On the railroad, the third battalion struggled through the fall and winter to push south towards Vologda, but never got to within three hundred miles of the city.  Meanwhile men died, and men suffered in the brutal cold—so cold that the men slept with their water-cooled machine guns in an effort to keep them operable.   

Meanwhile, the Reds’ minister of war, Leon Trotsky, was building an army of 600,000 men, which he vowed to use to push the invading and slim Allied force into the White Sea. That process began at the farthest Allied base at Nijni Gora, where Company A in the third week of January was routed, and each man subsequently fought for his survival during a two-week retreat through the harsh elements. 

By then the main reason for the intervention—the recreation of the Eastern Front—was a non-issue.

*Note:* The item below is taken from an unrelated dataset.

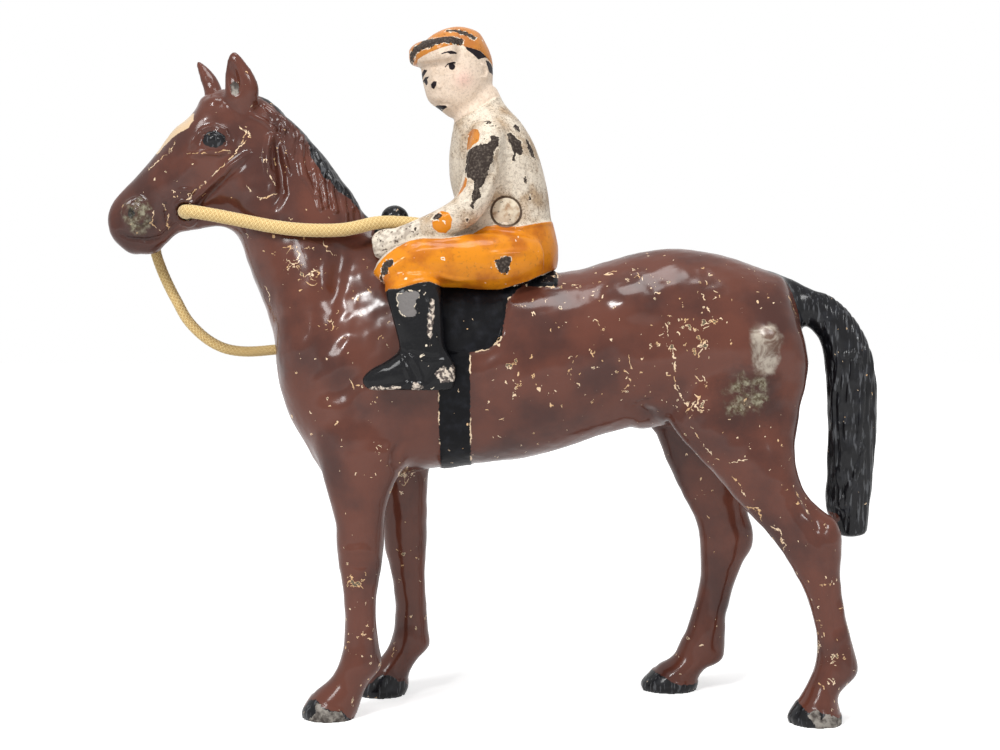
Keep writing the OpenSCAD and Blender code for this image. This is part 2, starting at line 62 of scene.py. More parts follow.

So, too, was Woodrow Wilson’s stated intent of guarding war materiel from the predations of the Germans. 

And still the men—American and Allied—suffered and fought bravely and wondered why they had never been given a single good reason for their being there. As the winter progressed, they wondered even more when they might be withdrawn. 

An increasing clamor back home in the U.S. was rising at the same time, and in February Wilson made the decision to pull out—an impossibility, however, until the frozen White Sea broke up. Finally, the Americans began withdrawing across the fronts and shipped from Archangel in early June, followed by the British in September.

The intervention would be quickly forgotten in the U.S., if not by the survivors, by the public in general. Few lessons would be learned from the expedition, and similar mostly unsuccessful invasions—in Vietnam, in Iraq, in Afghanistan—would be undertaken with no look back at our experience in Russia. 

But the average Russian has been taught about the intervention, and the average Russian remembers. Though Presidents Richard Nixon and Ronald Reagan would both proclaim separately that Americans and Russians never faced off in battle, the Russians still remember a time when foreign, Western nations interfered in their affairs.